The F* word will be used at least once per presidential speech and preferably before "Dick Cheney."

I will have secret service detail 24/7 so when I go clubbing I can dress them up like my badass posse and no one will step to me and try to serve me or anything like that. Or maybe I will hire secret service Ninjas. Anyway, later, if I get pulled over, a cop totally cannot give me a ticket. Plus, I could steal his hat and wear it and he couldn”t do anything. I could take his car, too. It”s true, totally true. The secret service outranks every cop in the galaxy.

The White House will officially be re-named Stover Mancha. A large painting of The Grizz will replace the one of George Washington.

I will use top-secret FBI equipment to read everybody”s e-mail. Then, if anyone tries to diss me, I can make fun of them for their spelling errors. BURN!

C.Sto will command Orlando Bloom to marry me.

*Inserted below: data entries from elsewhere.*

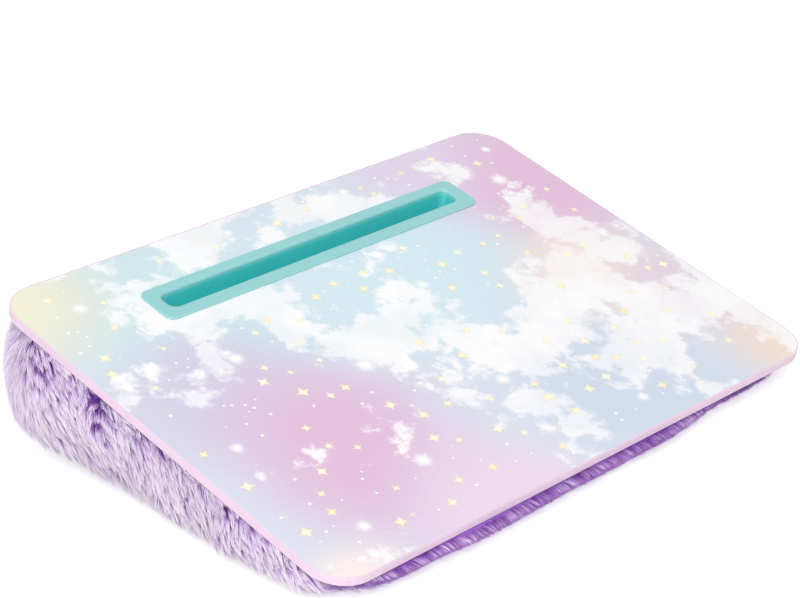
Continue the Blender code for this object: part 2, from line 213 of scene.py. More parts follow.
sky = linear("#D8DEEA")
for across, up, reach, colour in COLOUR_FIELDS:
    share = fading(drifted.outputs["Vector"], (across, up), reach, FIELD_CORE * reach, 1,
                   "SMOOTHERSTEP")
    sky = add_node(print_film, "ShaderNodeMix", {
        0: share, 6: sky, 7: linear(colour)}, data_type="RGBA").outputs[2]
cloud_place = add_node(print_film, "ShaderNodeVectorMath", {
    0: place, 1: CLOUD_PLACE}, operation="ADD").outputs["Vector"]
wander = add_node(print_film, "ShaderNodeTexNoise", {
    "Vector": cloud_place, "Scale": 1 / WANDER_WIDTH, "Detail": 4.0, "Roughness": 0.6})
wandered = add_node(print_film, "ShaderNodeVectorMath", {
    0: wander.outputs["Color"], 1: (PUFF_WANDER,) * 3, 2: cloud_place}, operation="MULTIPLY_ADD")
puffs = add_node(print_film, "ShaderNodeTexVoronoi", {
    "Vector": wandered.outputs["Vector"], "Scale": 1 / PUFF_WIDTH, "Detail": 4.0,
    "Roughness": 0.55, "Lacunarity": 2.1}, normalize=True)
banks = add_node(print_film, "ShaderNodeTexNoise", {
    "Vector": cloud_place, "Scale": 1 / BANK_WIDTH, "Detail": 2.0})
wisps = add_node(print_film, "ShaderNodeTexNoise", {
    "Vector": cloud_place, "Scale": 1 / WISP_WIDTH, "Detail": 8.0, "Roughness": 0.65})
rounded = add_node(print_film, "ShaderNodeMath", {
    0: puffs.outputs["Distance"], 1: PUFF_SHARE, 2: banks.outputs["Fac"]}, operation="MULTIPLY_ADD")
thickness = add_node(print_film, "ShaderNodeMath", {
    0: wisps.outputs["Fac"], 1: WISP_SHARE, 2: rounded.outputs["Value"]}, operation="MULTIPLY_ADD")
density = thickness.outputs["Value"]
for across, up, reach, thinning in CLEARINGS:
    thinned = fading(place, (across, up), reach, CLEARING_CORE * reach, -thinning, "SMOOTHSTEP")
    density = add_node(print_film, "ShaderNodeMath", {
        0: density, 1: thinned}, operation="ADD").outputs["Value"]
cover = add_node(print_film, "ShaderNodeMapRange", {
    "Value": density, "From Min": CLOUD_RIM[0], "From Max": CLOUD_RIM[1]},
    interpolation_type="SMOOTHSTEP")
body = add_node(print_film, "ShaderNodeTexNoise", {
    "Vector": cloud_place, "Scale": 1 / SHADING_WIDTH, "Detail": 6.0, "Roughness": 0.6})
cloud_tone = add_node(print_film, "ShaderNodeMapRange", {
    "Value": body.outputs["Fac"], "From Min": SHADING[0], "From Max": SHADING[1],
    "To Min": THINNEST_WHITE, "To Max": 1.0})
cloud_share = add_node(print_film, "ShaderNodeMath", {
    0: cover.outputs["Result"], 1: cloud_tone.outputs["Result"]}, operation="MULTIPLY")
whiteness = cloud_share.outputs["Value"]
for across, up, size in GLINTS:
    halo = fading(place, (across, up), GLINT_HALO * size, 0, HALO_WHITE, "SMOOTHERSTEP")
    whiteness = add_node(print_film, "ShaderNodeMath", {
        0: whiteness, 1: halo}, operation="MAXIMUM").outputs["Value"]
cloudy = add_node(print_film, "ShaderNodeMix", {
    0: whiteness, 6: sky, 7: linear("#FDFCFD")}, data_type="RGBA")
ink = add_node(print_film, "ShaderNodeTexNoise", {
    "Vector": place, "Scale": 1 / INK_GRAIN, "Detail": 2.0})
inked = add_node(print_film, "ShaderNodeHueSaturation", {
    "Color": cloudy.outputs[2], "Value": add_node(print_film, "ShaderNodeMapRange", {
        "Value": ink.outputs["Fac"], "To Min": INK_SPREAD[0],
        "To Max": INK_SPREAD[1]}).outputs["Result"]})
orange_peel = add_node(print_film, "ShaderNodeBump", {
    "Height": ink.outputs["Fac"], "Strength": 0.08, "Distance": 0.00002})
rubbed = add_node(print_film, "ShaderNodeMapRange", {
    "Value": body.outputs["Fac"], "To Min": SATIN_ROUGHNESS[0], "To Max": SATIN_ROUGHNESS[1]})
dress("print_sheet", finish_material(print_film, add_node(
    print_film, "ShaderNodeBsdfPrincipled", {
        "Base Color": inked.outputs["Color"], "Roughness": rubbed.outputs["Result"],
        "IOR": 1.49, "Normal": orange_peel.outputs["Normal"]})))


# Foil twinkles. Hot-stamped foil on the laminate, a few hundredths of a millimetre thick: thin
# four-pointed twinkles, rayed glints and dots in white and pale gold, scattered by chance.

FOIL_THICKNESS = 0.00003
CREASE_WIDTH = 1 / 45
MIDDLE_PALER = 0.6

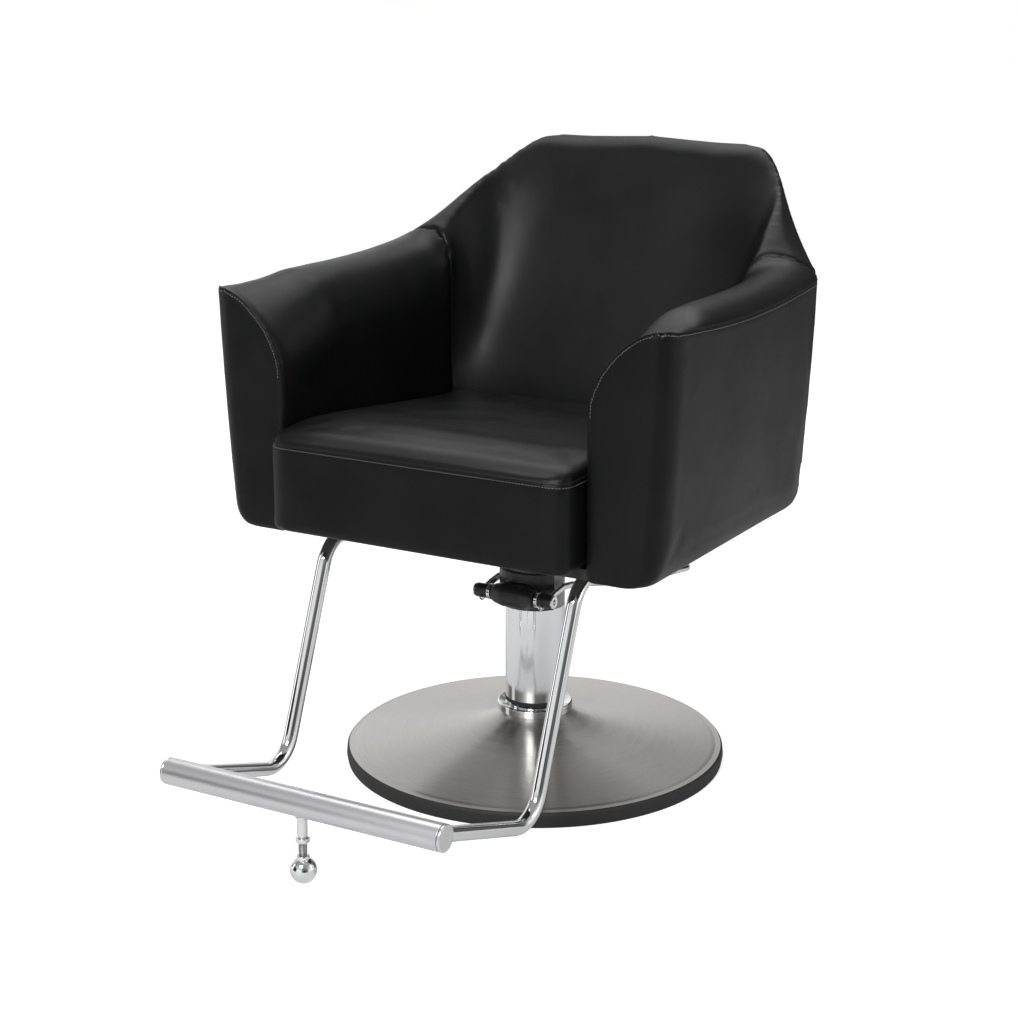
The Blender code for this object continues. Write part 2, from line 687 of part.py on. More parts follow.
def arm_station(y):
    """The arm's section at y, narrowed where the front corner is rounded."""
    share = (y - ARM_FRONT) / (ARM_REAR - ARM_FRONT)
    inside = mix(ARM_INSIDE_FRONT, ARM_INSIDE_REAR, share)
    into = min(y - ARM_FRONT, ARM_CORNER)
    round_off = ARM_CORNER - sqrt(ARM_CORNER ** 2 - (ARM_CORNER - into) ** 2)
    dip = ARM_DIP * sin(pi * min(share, 1)) if share < 1 else 0
    if share < 0.5:
        shape = mix_shapes(FRONT_SHAPE, MIDDLE_SHAPE, ease(share * 2.9))
    else:
        shape = mix_shapes(MIDDLE_SHAPE, SEAM_SHAPE, ease(share * 2 - 1))
    if into < ARM_CORNER:
        (a, b), c, d = shape
        shape = (a * (1 - round_off / 0.12), b), c, d
    return tub_section((0, y), (1, 0), side_reach, lambda z: inside, ARM_TOP - dip, shape, round_off)


def fan_station(angle):
    direction = (cos(angle), sin(angle))
    y = FAN_Y + outer_reach(angle, ARM_TOP) * sin(angle)
    back = ease((y - ARM_REAR) / (BACK_TOP_Y - ARM_REAR - 0.04))
    arm = (y - ARM_FRONT) / (ARM_REAR - ARM_FRONT)
    dip = ARM_DIP * sin(pi * arm) if arm < 1 else 0
    if arm < 1:
        shape = mix_shapes(MIDDLE_SHAPE, SEAM_SHAPE, ease(arm * 2 - 1))
    else:
        shape = mix_shapes(SEAM_SHAPE, BACK_SHAPE, back)
    return tub_section((FAN_X, FAN_Y), direction, lambda z: outer_reach(angle, z),
                       lambda z: inner_reach(angle, z), edge_height(angle) - dip, shape)


def tub_half():
    corner = [ARM_FRONT + ARM_CORNER * (1 - cos(a)) for a in np.linspace(0, pi / 2, 6)]
    straight = list(np.linspace(corner[-1], FAN_Y, 7)[1:-1])
    sections = [arm_station(y) for y in corner + straight]
    angles = np.linspace(0, pi / 2, 21)
    sections += [fan_station(a) for a in angles]
    last = sections[-1]
    for share in (0.5, 1.0):
        bow = BACK_BOW * share
        sections.append([(x - FAN_X * share, y, z + bow * (z - TUB_BOTTOM) / (BACK_TOP - TUB_BOTTOM))
                         for x, y, z in last])
    return sections


def seam_cut(mesh, name, sides, rear):
    """A copy of the tub, cut at the seam planes of those sides, of which the front or rear is kept."""
    made = bmesh.new()
    made.from_mesh(mesh)
    for s in sides:
        along = Vector((s * (ARM_OUTSIDE - ARM_INSIDE_REAR), SEAM_OUTSIDE_Y - SEAM_INSIDE_Y, 0))
        normal = Vector((-along.y * s, along.x * s, 0)).normalized() * (-1 if rear else 1)
        on = Vector((s * ARM_INSIDE_REAR, SEAM_INSIDE_Y, 0)) - normal * GAP
        every = made.verts[:] + made.edges[:] + made.faces[:]
        cut = bmesh.ops.bisect_plane(made, geom=every, plane_co=on, plane_no=normal,
                                     clear_outer=True)
        rim = [e for e in cut["geom_cut"] if isinstance(e, bmesh.types.BMEdge)]
        bmesh.ops.holes_fill(made, edges=rim)
    if not rear:
        other = [v for v in made.verts if v.co.x * sides[0] < 0]
        bmesh.ops.delete(made, geom=other, context="VERTS")
    bmesh.ops.recalc_face_normals(made, faces=made.faces)
    part = bpy.data.meshes.new(name)
    made.to_mesh(part)
    made.free()
    return part


def build_tub():
    right = tub_half()
    left = [[(-x, y, z) for x, y, z in section] for section in right[:-1]]
    whole = loft(right + list(reversed(left)))
    mesh = bpy.data.meshes.new("tub")
    whole.to_mesh(mesh)
    whole.free()
    pieces = [add("arm_" + side, seam_cut(mesh, "arm_" + side, (s,), False), LEATHER, 40)
              for side, s in SIDES]
    pieces.append(add("backrest", seam_cut(mesh, "backrest", (1, -1), True), LEATHER, 40))
    bpy.data.meshes.remove(mesh)
    return pieces


def build_cores(arms, back):
    """Plywood formers that slide up into the arms and the back from below."""
    pieces = []
    low = TUB_BOTTOM + 0.002
    for (side, s), arm in zip(SIDES, arms):
        x = (ARM_INSIDE_REAR + ARM_OUTSIDE - ARM_TUCK) / 2
        front, rear = ARM_FRONT + 0.035, ARM_REAR - 0.025
        half = CORE_THICKNESS / 2
        core = block("arm_core_" + side, (s * x - half, front, low), (s * x + half, rear, CORE_TOP),
                     PLYWOOD)
        slot = as_tool(block("arm_slot_" + side, (s * x - half - GAP, front - GAP, low - 0.02),
                             (s * x + half + GAP, rear + GAP, CORE_TOP + GAP), PLYWOOD))
        modifier_boolean(arm, slot)
        pieces.append(core)
    foot_y = (BACK_INSIDE_Y + BACK_FOOT_Y) / 2 + 0.002
    top_y = (back_inside(BACK_CORE_TOP) + back_outside(BACK_CORE_TOP)) / 2
    lean = atan2(top_y - foot_y, BACK_CORE_TOP - low)
    tall = (BACK_CORE_TOP - low) / cos(lean)
    for name, grow, extra in (("back_core", 0, 0), ("back_slot", GAP, 0.02)):
        board = block(name, (-BACK_CORE_HALF - grow, -CORE_THICKNESS / 2 - grow, -extra),
                      (BACK_CORE_HALF + grow, CORE_THICKNESS / 2 + grow, tall + grow), PLYWOOD)
        board.rotation_euler = (-lean, 0, 0)
        middle = (tall + grow - extra) / 2
        board.location = (0, foot_y + middle * sin(lean), low + middle * cos(lean))
        if grow:
            modifier_boolean(back, as_tool(board))
        else:
            pieces.append(board)
    return pieces


# ---- Seat cushion ----
def cushion_top(y):
    """Height of the cushion's top along its middle: crowned near the front, lower at the back."""
    into = y - SEAT_FRONT
    rise = SEAT_CROWN * (1 - (1 - min(into / 0.065, 1)) ** 2.4)
    fall = max(0, into - 0.065) / (SEAT_REAR - SEAT_FRONT - 0.065)
    return mix(SEAT_SEAM_Z + rise, SEAT_REAR_Z, ease(fall) * 0.6 + fall * 0.4)


def build_cushion():
    rear_round = 0.020
    fronts = [SEAT_FRONT + SEAT_CORNER * (1 - cos(a)) for a in np.linspace(0, pi / 2, 6)]
    middle = list(np.linspace(fronts[-1], SEAT_REAR - rear_round, 9)[1:])
    rears = [SEAT_REAR - rear_round * (1 - sin(a)) for a in np.linspace(0, pi / 2, 5)[1:]]
    sections = []
    for y in fronts + middle + rears:
        front = SEAT_CORNER - min(y - SEAT_FRONT, SEAT_CORNER)
        rear = rear_round - min(SEAT_REAR - y, rear_round)
        half = SEAT_HALF - SEAT_CORNER + sqrt(SEAT_CORNER ** 2 - front ** 2)
        half -= rear_round - sqrt(rear_round ** 2 - rear ** 2)
        top = cushion_top(y) - rear * 0.4
        shoulder = 0.022
        points = [(-half, SEAT_BOTTOM), (-half, top - shoulder)]
        arc = np.linspace(0, pi / 2, 6)[1:]
        points += [(-half + shoulder * (1 - cos(a)), top - shoulder * (1 - sin(a))) for a in arc]
        points += [(x * (half - shoulder), top + 0.004 * (1 - x * x)) for x in (-0.6, -0.2, 0.2, 0.6)]
        points += [(-x, z) for x, z in reversed(points[:7])]
        sections.append([(x, y, z) for x, z in points])
    made = loft(sections)
    mesh = bpy.data.meshes.new("seat_cushion")
    made.to_mesh(mesh)
    made.free()
    return [add("seat_cushion", mesh, LEATHER, 40)]


# ---- Footrest ----
def build_footrest():
    pieces = []
    tubes = []
    run_y = FOOT_BEND_Y + FOOT_SLOPE * (TUBE_RUN_Z - FOOT_BEND_Z)
    end_y = CROSSBAR_REAR_Y + CROSSBAR_WIDTH / 2
    bar = tube("footrest_bar", [(-BAR_HALF, BAR_Y, BAR_Z), (BAR_HALF, BAR_Y, BAR_Z)],
               BAR_RADIUS, SATIN, sides=14)
    for side, s in SIDES:
        corners = [(s * BAR_X, BAR_Y, BAR_Z), (s * FOOT_X, FOOT_BEND_Y, FOOT_BEND_Z),
                   (s * FOOT_X, run_y, TUBE_RUN_Z), (s * FOOT_X, end_y, TUBE_RUN_Z)]
        toward = (Vector(corners[1]) - Vector(corners[0])).normalized()
        corners[0] = Vector(corners[0]) + toward * (BAR_RADIUS * 0.5)
        path = rounded_path(corners, 0.052, 6)
        leg = tube("footrest_tube_" + side, path, FOOT_TUBE, CHROME, sides=6)
        modifier_boolean(leg, bar_clearance())
        pieces.append(leg)
        tubes.append(leg)
        cap = turned(
            "bar_cap_" + side,
            [(0, CAP_THICKNESS), (BAR_RADIUS - 0.003, CAP_THICKNESS), (BAR_RADIUS, CAP_THICKNESS - 0.002),
             (BAR_RADIUS, 0), (0, 0)],
            SATIN, (s * (BAR_HALF + GAP), BAR_Y, BAR_Z), (0, s * pi / 2, 0), steps=40,
        )
        pieces.append(cap)
        for where, y in (("front", CROSSBAR_FRONT_Y), ("rear", CROSSBAR_REAR_Y)):
            pieces += saddle_clamp(f"{where}_{side}", s * FOOT_X, y)
    socket_top = BAR_Z - sqrt((BAR_RADIUS + GAP) ** 2 - 0.0095 ** 2)
    socket = ring("foot_socket", 0.0095, STEM_RADIUS + SLIDE_GAP, SOCKET_LOW, socket_top - 0.0012,
                  CHROME, (0, BAR_Y, 0), steps=28, chamfer=0.001)
    modifier_boolean(socket, bar_clearance())
    return pieces + [bar, socket]


def bar_clearance():
    """The footrest bar's round, grown by a gap, that the pieces which meet it are cut to."""
    made = bpy.data.objects.get("bar_clearance")
    return made or as_tool(rod("bar_clearance", BAR_RADIUS + GAP, -BAR_HALF - 0.02, BAR_HALF + 0.02,
                               SATIN, (0, BAR_Y, BAR_Z), ALONG_X, steps=60))


def saddle_clamp(tag, x, y):
    """A bent strap that holds a footrest tube up against a crossbar, with its two screws."""
    thick, wide, flange = 0.0025, 0.018, 0.013
    inner = FOOT_TUBE + GAP
    outer = inner + thick
    top = CROSSBAR_BOTTOM - GAP - TUBE_RUN_Z
    arc = np.linspace(0, pi, 13)
    outline = [(outer + flange, top), (inner, top)]
    outline += [(inner * cos(a), -inner * sin(a)) for a in arc]
    outline += [(-inner, top), (-outer - flange, top), (-outer - flange, top - thick)]
    outline += [(-outer, top - thick)]
    outline += [(-outer * cos(a), -outer * sin(a)) for a in arc]
    outline += [(outer, top - thick), (outer + flange, top - thick)]
    stand = Matrix.Translation((x, y, TUBE_RUN_Z)) @ Matrix.Rotation(pi / 2, 4, "X")
    strap = plate("tube_clamp_" + tag, outline, wide, STEEL, stand)
    pieces = [strap]
    for end, s in (("a", 1), ("b", -1)):
        at = (x + s * (outer + flange * 0.55), y, TUBE_RUN_Z + top - thick)
        screw = turned(
            f"clamp_screw_{tag}_{end}",
            [(0, thick + GAP * 0.5), (0.0020, thick + GAP * 0.5), (0.0020, -GAP), (0.0042, -GAP),
             (0.0036, -0.0026), (0, -0.0030)],
            STEEL, at, steps=12,
        )
        drill(strap, f"clamp_hole_{tag}_{end}", 0.0020 + GAP, -0.005, 0.005, at, steps=12)
        pieces.append(screw)
    return pieces


SOCKET_LOW = BALL_Z + BALL_RADIUS + 0.030


def build_foot():
    """The adjustable foot under the bar: a threaded stem with its nut, and a ball."""
    neck = BALL_Z + BALL_RADIUS * 0.93
    stem = rod("foot_stem", STEM_RADIUS, neck + 0.004, BAR_Z - BAR_RADIUS - 0.006, STEEL,
               (0, BAR_Y, 0), steps=20)
    nut = hex_nut("foot_nut", 0.0100, STEM_RADIUS + GAP, SOCKET_LOW - 0.0075, SOCKET_LOW - 0.0010,
                  CHROME, (0, BAR_Y, 0))
    profile = [(0.0, BALL_RADIUS)]
    count = 10
    profile += [(BALL_RADIUS * sin(a), BALL_RADIUS * cos(a)) for a in
                [pi * i / count for i in range(1, count)]]
    profile += [(0, -BALL_RADIUS)]
    ball = turned("foot_ball", profile, CHROME, (0, BAR_Y, BALL_Z), steps=20)
    return nut, [stem, ball]


# ---- Assembly ----
def main():
    base = build_base()
    ram = build_ram()
    column = build_column() + build_pump_head()
    structure = build_structure()
    tub = build_tub()
    cores = build_cores(tub[:2], tub[2])
    cushion = build_cushion()
    footrest = build_footrest()
    lever = build_lever()
    nut, foot = build_foot()

    stand = joint("chair", (0, 0, 0))
    lift = joint("seat_lift_axis", (0, 0, CYLINDER_TOP), stand)
    swivel = joint("seat_swivel_axis", (0, 0, RAM_TOP), lift)
    pedal = joint("lever_axis", (0, LEVER_Y, LEVER_Z), swivel)
    stop = joint("foot_axis", (0, BAR_Y, BALL_Z), swivel)
    carry(stand, base)
    carry(lift, ram)
    carry(swivel, column + structure + tub + cores + cushion + footrest + [nut])
    carry(pedal, lever)
    carry(stop, foot)


main()
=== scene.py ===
"""Looks of a hydraulic styling chair: leather pads with their seams, chrome and spun steel, and a studio.

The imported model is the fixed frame. Every piece here stands at its place in that frame, in metres,
with +Z up and the sitter facing -Y.
"""

import json
from math import cos, pi, radians, sin, tan

import bmesh
import bpy
import numpy as np
from mathutils import Matrix, Vector
from mathutils.bvhtree import BVHTree

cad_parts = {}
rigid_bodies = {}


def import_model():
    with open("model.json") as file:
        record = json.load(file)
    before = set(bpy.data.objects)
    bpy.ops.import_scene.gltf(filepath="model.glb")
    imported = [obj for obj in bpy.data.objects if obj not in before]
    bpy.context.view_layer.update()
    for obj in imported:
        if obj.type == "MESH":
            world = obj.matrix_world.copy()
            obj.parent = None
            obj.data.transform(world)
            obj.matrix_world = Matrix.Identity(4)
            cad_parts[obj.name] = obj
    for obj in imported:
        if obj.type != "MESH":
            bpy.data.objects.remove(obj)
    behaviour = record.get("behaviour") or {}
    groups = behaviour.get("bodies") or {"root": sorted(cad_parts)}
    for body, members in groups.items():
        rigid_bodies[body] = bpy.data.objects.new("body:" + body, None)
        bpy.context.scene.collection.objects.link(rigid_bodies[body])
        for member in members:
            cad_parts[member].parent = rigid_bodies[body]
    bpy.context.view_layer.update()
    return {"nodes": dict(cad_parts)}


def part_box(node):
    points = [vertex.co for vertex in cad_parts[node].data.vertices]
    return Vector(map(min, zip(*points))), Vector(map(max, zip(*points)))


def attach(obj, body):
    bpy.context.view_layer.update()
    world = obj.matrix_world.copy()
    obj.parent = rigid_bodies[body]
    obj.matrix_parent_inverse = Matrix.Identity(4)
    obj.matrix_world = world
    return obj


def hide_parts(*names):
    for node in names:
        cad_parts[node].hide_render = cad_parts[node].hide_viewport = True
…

Oh wait, he”s British and that”s out of our jurisdiction... Aha! We will trade the British Prime Minister something important for Orlando Bloom. Like weapons. Or Mortal Kombat war codes.

All sequels for movies will follow the 2 Fast, 2 Furious model. This will eliminate confusion, creativity and stupid movie titles. And it will save time so that studio producers can drink more mimosas as at the Four Seasons.
Examples:
2 Harry 2 Potter
2 Legally 2 Blonde
2 Hell 2 Boy
2 Kill 2 Bill
2 Star 2 Wars
”It works for every movie. All the time. Yeah.

I will be appointed Secretary of Entertainment. Then I will ban all special edition DVDs and force studios to release BOTH editions of the movie on ONE DVD. Foolios.

Riiiiing. RIIIIIIIING.

(...Squiggly Coming-Out-of-Daydream Effect.)

Jessica: Someone is calling my cell. Which totally pisses me off because I was making a mental list of cool shit that will happen when C.Sto is elected President. Gatta go.
Mish: That will be cool. Send me that list. ttyl.